Still trying to work out what Disney should look like in the 21st Century, the battle between old and new continued with Bolt, which veered firmly the way of Pixar in an anti-Disney move, but ended up being nothing like a Disney film and only a pale reflection of the studio it was trying to emulate. In playground terms, it’s the malcoordinated nerd who can speak elvish trying to play American football in order to fit in with the jocks, but although he has the right kit he can’t find a position to play in on the team. In a desperate attempt to be cool, he just shows up everything he is not.


For starts, Bolt is based on a really contrived concept, about a dog who plays a superhero in a TV show that is specifically orchestrated so that he remains convinced that everything that happens is real. Even an audience with the most willing suspension of disbelief (and I count myself in that happily oblivious group) could find holes to poke in this premise, like who on earth would fund a show so ridiculously expensive (ok, kids probably don’t care about TV funding)? Or why does it only matter that the dog goes method, and not any of the human cast? Perhaps such Truman Show shenanigans would be too cruel if done to people in a kid’s film. Either way, it’s a very roundabout way of setting up the plot, which involves the dog travelling across the States to try and find his owner again, all while going on a journey of self discovery. By the time the plot begins, the audience is bored.
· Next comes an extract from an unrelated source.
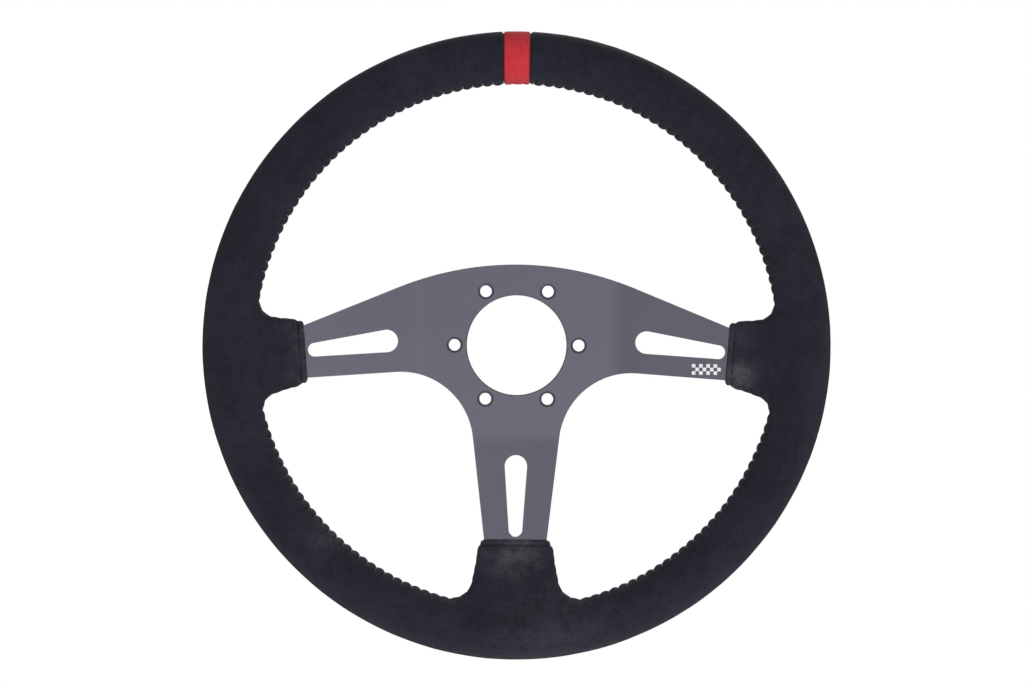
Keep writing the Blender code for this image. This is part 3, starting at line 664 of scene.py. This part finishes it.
def metal_look(name, dark, light, smooth, rough):
    look = Look(name, Metallic=1.0)
    stretched = look.add("ShaderNodeMapping", Vector=look.place, Scale=(20.0, 1.0, 20.0)).outputs["Vector"]
    drawn = look.noise(60.0, detail=4.0, vector=stretched)
    look.colour(look.mix(drawn, dark, light))
    look.roughness(look.steps(drawn, (0.3, smooth), (0.7, rough)))
    look.bump(drawn, 0.00003, 0.4)
    return look.material


def ink_look():
    """White ink printed on the plate, a little thin in places."""
    look = Look("printed_ink", Roughness=0.5)
    cover = look.noise(1200.0, detail=3.0)
    look.colour(look.mix(look.steps(cover, (0.25, 0.0), (0.5, 1.0)), (0.70, 0.70, 0.72), (0.86, 0.86, 0.87)))
    look.roughness(look.steps(cover, (0.3, 0.42), (0.7, 0.58)))
    look.bump(cover, 0.00003, 0.4)
    return look.material


LOOKS = {
    "black_suede": suede_look(
        "black_suede", 0.05, (0.0082, 0.0084, 0.0160), (0.0305, 0.0305, 0.0490), (0.078, 0.074, 0.088)
    ),
    "red_suede": suede_look("red_suede", 0.10, (0.53, 0.020, 0.031), (0.79, 0.056, 0.074), (0.8, 0.14, 0.15)),
    # painted highlight: the black thread's colours are lifted to a pale grey lilac, standing for glints along
    # its stitches
    "black_thread": thread_look("black_thread", (0.095, 0.093, 0.120), (0.460, 0.445, 0.560)),
    "red_thread": thread_look("red_thread", (0.30, 0.012, 0.018), (0.58, 0.040, 0.050)),
}
anodised = anodised_look("anodised_plate", (0.102, 0.101, 0.133), (0.146, 0.145, 0.183), 0.46, 0.56)
# painted highlight: a much lighter copy of the anodised finish for the plate's broken edges, standing for
# their catch-light
anodised_edge_highlight = anodised_look("anodised_edge_highlight", (0.34, 0.34, 0.36), (0.46, 0.46, 0.48), 0.30, 0.40)
ring_aluminium = metal_look("ring_aluminium", (0.52, 0.53, 0.54), (0.66, 0.67, 0.68), 0.28, 0.42)
rivet_steel = metal_look("rivet_steel", (0.38, 0.39, 0.41), (0.52, 0.53, 0.55), 0.24, 0.36)


def finish_piece(piece, slot, *nodes):
    """The piece rides on the wheel's one body and stands for these CAD nodes."""
    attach(piece, "root")
    if nodes:
        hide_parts(*nodes)


# ---------------- the suede cover


def skin_mesh(seams):
    """The grip's outer surface as a bmesh, cut where the panels meet and finer along the seams."""
    margin = 3 * SKIN_STEP
    low = (-WHEEL_RADIUS - margin, GRIP_LOW.y - margin, -WHEEL_RADIUS - margin)
    high = (WHEEL_RADIUS + margin, GRIP_HIGH.y + margin, WHEEL_RADIUS + margin)
    points, faces = surface_net(grip_distance, low, high, SKIN_STEP)
    mesh = bpy.data.meshes.new("skin")
    mesh.from_pydata([tuple(point) for point in onto_grip(points)], [], faces.tolist())
    shape = bmesh.new()
    shape.from_mesh(mesh)
    bpy.data.meshes.remove(mesh)
    points, ends = mesh_arrays(shape)
    for _ in range(3):
        points = onto_grip(relaxed(points, ends, np.full(len(points), 0.5), 1), 1)
    move_points(shape, points)
    cut_panels(shape)
    cut_plate_openings(shape)
    refine(shape, seams)
    return shape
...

Then there is the tonal awkwardness of the film, as it opens with a cutesy dog home scene before an intentionally over-the-top action sequence as the central premise is introduced. There are explosions, super speed, laser eyes – things that are never explained in their ‘real world’ context – as Bolt fights baddies to rescue his owner. It goes on for aaaages, an interminable cacophony of bright, glossy animation and loud noises. Ultimately, it’s pointless, as the rug is pulled and the fabrication of the whole sequence is revealed; a nifty trick if the first sequence hadn’t been so long and convoluted. As it is, you are just left wondering what it was all for (the answer: nothing). Then it becomes a genial, villain-free, fish out of water road movie as Bolt accompanies as sassy New York cat and a naive hamster across the states. This section tries to establish a theme of abandonment issues – negated because we know that Bolt’s owner is desperate to get him back – and some awkward buddy comedy as the mismatched travelling companions roam the country. The hyperbolic opening is forgotten in favour of something much gentler but irredeemably bland.


This is no Chicken Little (to me a byword for substandard ’00s Disney), and contains a couple of exciting-ish set pieces and some nice jokes. The latter is provided mostly by Rhino, a hamster who believes everything he sees on TV. His moment of glory when they get back to the TV set is a genuinely funny moment in a film painfully lacking in laughs. The animation is also a few steps forward from Robinsons and Little, but it’s still uncannily cold. Children will probably be amused by this film, with its accessible themes and big action scenes, but adults may struggle to be as entertained.

The ultimate issue is that Disney just don’t tell stories like this. Wreck-It Ralph, although considerably more successful, suffered the similar problem of a studio trying to be who they were not. What that film got right was that it kept in a tangible emotional core, which this loses in favour of spectacle. Interestingly, the message of Bolt could be translated as, ‘don’t try to be something you are not,’ a message which Disney would do well to pay heed to.